Ed Freyfogle: How do you have that information? Where does the data come from?
Ben Dowling: The user sends an IP address to our API and we'll say, this is Barcelona, or this is Seattle. Behind the scenes, we do a lot of work to map that IP address to location. We've got a bunch of different data sources and data processing, clean-up, and algorithms on top of that, and that gives us our output. We rebuild that database daily. Some of the data sources include hosting data, rDNS data, traceroute data, who is data, and routing table data. We have a big probe network. We send out IP data and traceroute data and do some processing to say where we think each IP range or individual IP ranges. An ISP might look like it's in Barcelona, Seattle, etc. The output of that whole data pipeline is our geolocation data set.
Ed Freyfogle: So some of it is publicly available, and some of it you're creating yourself and enhancing, if I understand?
Ben Dowling: A lot of the input source data is publicly available.There are a bunch of pieces that aren't, that we add to it. And then there is a set of algorithms and data processing on top of that, resulting in the final data set.
Ed Freyfogle: How precise is it? How well can you know exactly, right where I'm sitting?
Ben Dowling: It varies dramatically based on tons of factors. Those could be, how much does the IP address itself move? I'm sitting in my office now in Seattle. My office has probably had this IP address for months and will have it for many months in the future. Theoretically we could say, this IP address is definitely on this very specific street in Seattle. It never moves. Then there'll be other IP addresses on a mobile phone. Lots of mobile carriers might pull IP addresses across devices. It may be that the same IP address gets used on different devices throughout the whole country.
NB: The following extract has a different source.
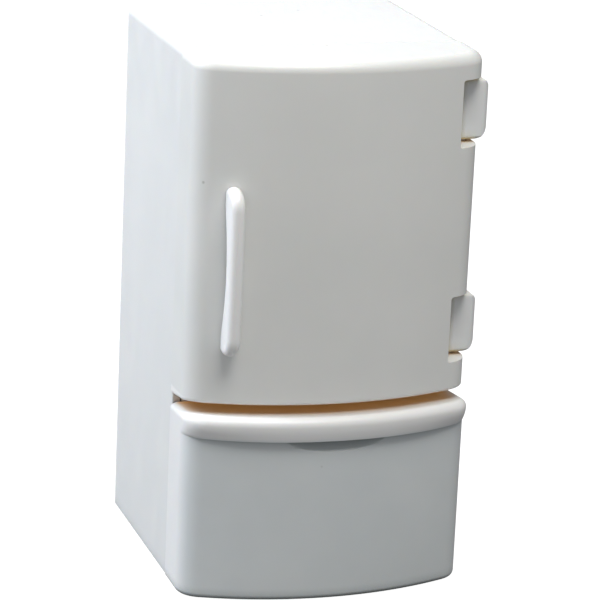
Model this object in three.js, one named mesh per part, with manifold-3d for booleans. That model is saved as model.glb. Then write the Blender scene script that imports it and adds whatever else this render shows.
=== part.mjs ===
// Doll's-house refrigerator: a hinged door with a bow handle over a pull-out freezer drawer.
// Millimetres, +Z up, the front faces -Y. The origin is the middle of the cabinet's underside.
import * as THREE from 'three';
import { mergeVertices } from 'three/addons/utils/BufferGeometryUtils.js';
import Module from 'manifold-3d';

const wasm = await Module();
wasm.setup();

// ---------- driving dimensions ----------
const HALF_WIDTH = 31.7; // cabinet, half its width
const HEIGHT = 120;
const DEPTH = 48; // cabinet without its door
const WALL = 1.8; // cabinet shell
const SKIN = 1.6; // hollow door and drawer front
const LINER = 1.2; // inner mouldings
const FIT = 0.3; // gap between mouldings that slide into each other
const SEAM = 0.4; // gap between the cabinet and what closes on it
const FRONT_HALF = 32.3; // door and drawer front, half their width
const EDGE = 11.9; // thickness of the door at its side edges
const BOW = 7.2; // how far the front swells beyond that in the middle
const CORNER = 6; // plan radius where front meets side
const TOP_RADIUS = 2.6; // long edges of the top
const DRAWER_TOP = 42.6;
const DOOR_BOTTOM = 44.7;
const GAP_DROP = 1.6; // the gap between door and drawer runs this much lower at the back
const FLOOR_GAP = 0.3; // drawer front above the floor
const DOOR_RELIEF = 0.4; // hinge side of the door, set in below the upper hinge

const FRONT = -DEPTH / 2; // plane of the cabinet's front rim
const BACK = DEPTH / 2;
const SHUT = FRONT - SEAM; // back plane of the door and the drawer front
const BOW_RADIUS = (FRONT_HALF ** 2 + BOW ** 2) / (2 * BOW);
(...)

There are a lot of complexities that go into it. Maybe the different countries route their traffic in different ways, and different factors determine how stable an IP address is. We guarantee a city-level result in our datasets. Even if in the case of my office IP, we may be able to tell the actual address in Seattle, we never expose that level of detail. We'll say, this IP address is in Seattle. We don't go more granular than that.
For the cases where it's broader than the city level, we'll still give you city-level details. So for my office example, Seattle is accurate. But, sometimes, for an IP address that is pulled across devices, we still return a city-level result, but it will be based on other factors. If we have some raw data that shows us where an IP has actually traveled, we may say, we've seen this IP address in a bunch of different cities all over California, but most of the data shows that it's usually in LA, so we'll give it an LA result. We overlay population-level data and say, based on population density, it's most likely to be in LA. We always return a city-level result. Not every specific IP can be located to that level, but we abstract it so our customers don't have to worry about it. They give us an IP and we give them a city.
Ed Freyfogle: That’s similar to some of the issues we have with geocoding, the way we give what we call a confidence score to say, we know it's in this box, but if the box is really big, we don't know exactly which precise location.
Ben Dowling: We have a bunch of those confidence scores internally. We don't currently expose that in our API. We have all this data internally that tells us how we got to this location. How confident are we? I think that will probably be available at some point in the future.
Ed Freyfogle: You said you've been at your office for a long time and had the same IP address. Imagine your connection is longer good and you switch ISPs. Presumably they assign your IP address to a new customer. How do you find out about that?
Ben Dowling: There are a bunch of different ways things can change. This goes back to the question of how precise we can be and the challenges we have internally with measuring our accuracy. Maybe I just reboot my router in the office and I get a new IP address. The old one could go somewhere else, but depending on my ISP, they may just give it to someone else down the street, or to someone else in Seattle. So even though that's been a change in who's connected through that IP, or a change in business, there may not be a change in location. They could say, this is our pool of Seattle IP addresses. Or it could go back into the pool for the whole of the U.S. and end up anywhere.It could change when my ISP sells a bunch of IP space. As there is a shortage of IPV4 addresses, we see more and more trading of addresses and selling of blocks. We’re even seeing extreme cases where ISPs reassign the IP address to some European country as part of a block that AWS has bought.
We’ll see an IP address that was in Germany or France suddenly be hosted on the East Coast of the U.S. These changes happen frequently. Our datasets change 5-10% a month. The changes will usually be reflected in one or more of the various data sources we have. We rebuild most of our datasets daily so the changes should automatically be picked up. We ship fresh data to our API daily. If an IP changed, we should capture it pretty quickly. If an IP address changed from Seattle to Miami, within a few days, we would show Miami. Even with the 5-10% change per month, there isn't much IP space that changes really frequently. We don’t see an IP address popping up in Seattle today, in Miami tomorrow, and Germany that day after that. Things are relatively static.